Minutes before the deadline for changing old $100 bills, a 65-year-old pastor from Chaguanas tried to change $29 million in cash.
Newsday was told the man, who has a church in Longdenville, showed up shortly before the bank closed, with 29 copy-paper boxes, each containing $1 million.
He said the money was his personal funds.
The pastor was accompanied by his son, daughter-in-law and two attorneys. Members of the Financial Intelligence Branch (FIB) said the man had promised to come in with the cash days before and repeatedly visited the Central Bank promising to do so.
The cash was seized by FIB officers, who are working with the Financial Intelligence Unit (FIU) on investigating it. Sgt Seecharan of the FIB is heading the investigation.
The man was not arrested, but police will seek to have him explain his source of income. Financial offences he may have committed include money laundering.
On December 5 last year, National Security Minister Stuart Young said the polymer $100 bill, which has now replaced the paper notes, would help fight money laundering and other illicit activities.
The public was mandated to change the old notes for the polymer ones by December 31. The short – two-week – timeframe for changing the old notes was to weed out money laundering and other financial crimes, the Government said.
During the early stages of the process, Young said one man, who claimed to be a barber, showed up at a bank with $1 million in old notes to exchange.
He added that since the new notes were made available, a number of unusual transactions had been flagged. He stressed that law-enforcement officers who were part of the process and were stationed on the basis of security intelligence.

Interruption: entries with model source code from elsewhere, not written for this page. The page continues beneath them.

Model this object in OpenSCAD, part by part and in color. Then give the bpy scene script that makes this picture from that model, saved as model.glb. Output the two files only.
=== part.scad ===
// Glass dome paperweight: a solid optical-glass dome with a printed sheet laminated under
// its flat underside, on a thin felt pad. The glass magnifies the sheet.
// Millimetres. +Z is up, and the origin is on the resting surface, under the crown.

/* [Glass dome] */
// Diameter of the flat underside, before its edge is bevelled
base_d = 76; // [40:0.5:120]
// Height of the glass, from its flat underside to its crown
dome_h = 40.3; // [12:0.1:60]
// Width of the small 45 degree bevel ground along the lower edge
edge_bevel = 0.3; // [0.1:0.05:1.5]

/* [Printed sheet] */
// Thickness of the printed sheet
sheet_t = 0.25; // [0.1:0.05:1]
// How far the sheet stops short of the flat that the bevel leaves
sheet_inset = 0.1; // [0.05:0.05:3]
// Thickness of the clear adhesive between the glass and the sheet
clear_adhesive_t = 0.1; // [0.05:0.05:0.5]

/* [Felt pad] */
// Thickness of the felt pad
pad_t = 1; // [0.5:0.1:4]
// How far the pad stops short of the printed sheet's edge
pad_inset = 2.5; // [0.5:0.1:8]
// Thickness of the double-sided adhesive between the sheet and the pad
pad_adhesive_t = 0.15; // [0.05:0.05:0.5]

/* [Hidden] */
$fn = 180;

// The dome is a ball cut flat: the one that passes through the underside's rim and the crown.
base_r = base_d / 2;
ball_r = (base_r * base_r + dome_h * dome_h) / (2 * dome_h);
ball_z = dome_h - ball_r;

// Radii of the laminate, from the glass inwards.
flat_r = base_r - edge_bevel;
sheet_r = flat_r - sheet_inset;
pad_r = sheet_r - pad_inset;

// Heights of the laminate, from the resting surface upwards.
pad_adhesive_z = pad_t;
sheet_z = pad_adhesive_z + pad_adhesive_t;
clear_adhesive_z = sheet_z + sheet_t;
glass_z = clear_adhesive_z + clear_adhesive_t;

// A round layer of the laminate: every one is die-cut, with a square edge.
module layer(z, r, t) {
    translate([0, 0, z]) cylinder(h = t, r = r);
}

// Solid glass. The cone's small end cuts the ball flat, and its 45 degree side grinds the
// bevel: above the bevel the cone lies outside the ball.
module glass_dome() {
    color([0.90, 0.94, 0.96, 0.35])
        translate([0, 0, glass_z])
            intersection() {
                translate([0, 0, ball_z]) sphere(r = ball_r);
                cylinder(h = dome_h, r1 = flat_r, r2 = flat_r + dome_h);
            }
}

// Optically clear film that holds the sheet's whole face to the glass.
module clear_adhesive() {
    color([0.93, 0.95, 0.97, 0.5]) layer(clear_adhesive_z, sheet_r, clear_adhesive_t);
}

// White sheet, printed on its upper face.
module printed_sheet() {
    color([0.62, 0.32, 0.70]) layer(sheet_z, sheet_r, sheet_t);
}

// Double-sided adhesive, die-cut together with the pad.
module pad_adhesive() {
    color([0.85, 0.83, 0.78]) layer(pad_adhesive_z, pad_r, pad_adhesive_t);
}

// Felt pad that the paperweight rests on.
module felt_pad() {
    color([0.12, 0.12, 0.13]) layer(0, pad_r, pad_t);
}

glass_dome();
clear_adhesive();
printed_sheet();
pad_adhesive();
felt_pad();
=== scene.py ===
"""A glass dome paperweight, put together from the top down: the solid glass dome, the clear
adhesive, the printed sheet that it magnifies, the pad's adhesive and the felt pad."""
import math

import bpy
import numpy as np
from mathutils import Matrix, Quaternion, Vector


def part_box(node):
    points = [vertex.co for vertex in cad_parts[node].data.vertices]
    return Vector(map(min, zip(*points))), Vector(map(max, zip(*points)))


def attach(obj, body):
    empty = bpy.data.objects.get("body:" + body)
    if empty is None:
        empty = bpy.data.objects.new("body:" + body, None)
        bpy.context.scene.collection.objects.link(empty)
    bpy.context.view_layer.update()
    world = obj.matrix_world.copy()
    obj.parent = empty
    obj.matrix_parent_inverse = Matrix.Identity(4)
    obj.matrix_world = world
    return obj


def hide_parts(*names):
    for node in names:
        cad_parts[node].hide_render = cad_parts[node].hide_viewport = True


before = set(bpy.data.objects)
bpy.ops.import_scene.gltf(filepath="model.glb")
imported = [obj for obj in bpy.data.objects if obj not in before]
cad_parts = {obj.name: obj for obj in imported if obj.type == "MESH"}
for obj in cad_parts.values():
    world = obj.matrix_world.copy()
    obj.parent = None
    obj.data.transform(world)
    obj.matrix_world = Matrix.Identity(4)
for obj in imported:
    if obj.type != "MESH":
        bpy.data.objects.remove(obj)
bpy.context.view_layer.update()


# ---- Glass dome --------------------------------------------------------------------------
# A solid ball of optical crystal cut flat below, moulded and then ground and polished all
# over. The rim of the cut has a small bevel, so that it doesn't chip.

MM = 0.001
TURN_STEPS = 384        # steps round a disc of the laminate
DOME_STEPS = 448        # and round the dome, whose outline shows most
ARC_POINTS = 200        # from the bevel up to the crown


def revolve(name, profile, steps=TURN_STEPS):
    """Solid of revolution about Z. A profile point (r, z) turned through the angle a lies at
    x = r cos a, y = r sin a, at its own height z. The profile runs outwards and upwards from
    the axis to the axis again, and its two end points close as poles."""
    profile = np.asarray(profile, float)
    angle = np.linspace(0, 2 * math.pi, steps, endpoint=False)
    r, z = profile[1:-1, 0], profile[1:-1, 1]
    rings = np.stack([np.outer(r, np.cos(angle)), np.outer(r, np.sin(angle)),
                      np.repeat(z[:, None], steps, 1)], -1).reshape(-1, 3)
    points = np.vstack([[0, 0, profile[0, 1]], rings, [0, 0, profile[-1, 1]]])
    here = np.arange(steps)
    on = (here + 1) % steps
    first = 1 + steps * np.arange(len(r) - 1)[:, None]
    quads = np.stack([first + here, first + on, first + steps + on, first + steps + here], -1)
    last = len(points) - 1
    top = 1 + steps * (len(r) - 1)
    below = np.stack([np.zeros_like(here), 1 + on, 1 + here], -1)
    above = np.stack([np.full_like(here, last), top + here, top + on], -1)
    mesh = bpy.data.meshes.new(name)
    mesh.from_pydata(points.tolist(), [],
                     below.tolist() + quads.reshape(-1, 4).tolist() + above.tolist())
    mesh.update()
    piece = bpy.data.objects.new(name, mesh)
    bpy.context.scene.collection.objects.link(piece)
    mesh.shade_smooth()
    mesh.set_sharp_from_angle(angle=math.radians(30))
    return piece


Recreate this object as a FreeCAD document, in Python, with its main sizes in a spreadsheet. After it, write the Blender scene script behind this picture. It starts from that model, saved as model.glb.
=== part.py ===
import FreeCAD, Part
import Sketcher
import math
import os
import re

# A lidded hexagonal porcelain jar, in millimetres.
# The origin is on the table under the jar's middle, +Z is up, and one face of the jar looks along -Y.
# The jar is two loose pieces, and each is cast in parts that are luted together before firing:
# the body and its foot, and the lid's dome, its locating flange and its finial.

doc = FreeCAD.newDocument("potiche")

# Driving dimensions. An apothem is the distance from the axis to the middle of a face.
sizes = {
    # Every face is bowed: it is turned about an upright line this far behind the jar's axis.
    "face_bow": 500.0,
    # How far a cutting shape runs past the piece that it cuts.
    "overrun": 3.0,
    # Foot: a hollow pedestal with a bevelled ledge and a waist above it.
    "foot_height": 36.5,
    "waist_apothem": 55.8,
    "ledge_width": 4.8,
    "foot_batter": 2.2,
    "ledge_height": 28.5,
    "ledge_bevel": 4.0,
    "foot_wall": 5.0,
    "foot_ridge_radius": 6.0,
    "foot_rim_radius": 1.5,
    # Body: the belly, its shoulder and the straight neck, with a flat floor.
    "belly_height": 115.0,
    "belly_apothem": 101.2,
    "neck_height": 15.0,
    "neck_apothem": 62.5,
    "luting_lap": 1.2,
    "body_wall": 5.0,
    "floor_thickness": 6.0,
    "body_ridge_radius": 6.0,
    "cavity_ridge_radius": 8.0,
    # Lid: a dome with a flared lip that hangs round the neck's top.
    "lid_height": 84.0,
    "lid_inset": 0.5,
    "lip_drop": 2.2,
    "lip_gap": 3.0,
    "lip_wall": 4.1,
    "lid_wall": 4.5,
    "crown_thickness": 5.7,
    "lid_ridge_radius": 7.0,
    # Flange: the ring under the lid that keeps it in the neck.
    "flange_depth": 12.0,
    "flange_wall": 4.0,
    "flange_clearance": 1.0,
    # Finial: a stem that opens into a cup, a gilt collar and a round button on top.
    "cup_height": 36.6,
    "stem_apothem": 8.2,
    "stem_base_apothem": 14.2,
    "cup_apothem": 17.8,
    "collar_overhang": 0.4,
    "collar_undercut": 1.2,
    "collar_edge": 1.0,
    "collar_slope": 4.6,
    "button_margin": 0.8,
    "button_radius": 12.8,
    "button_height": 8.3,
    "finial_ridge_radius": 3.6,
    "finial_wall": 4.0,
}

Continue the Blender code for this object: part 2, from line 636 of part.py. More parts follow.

Months before the announcement of the new notes, the FIU flagged 429 suspicious transactions, amounting to $749,024,557.
The cash seized on Tuesday is the largest amount ever seized by police, sources in the FIB said.
In an e-mailed response to Newsday questions on December 14, acting head of the FIU Nigel Stoddard said there was an increase in reported money-laundering activities in the third quarter last year, compared to the same period in 2018. In 2018, there were 237 reports, and 247 in 2017. The second highest figure was 300 reports in the last quarter of 2018. The figure was 179 in 2017.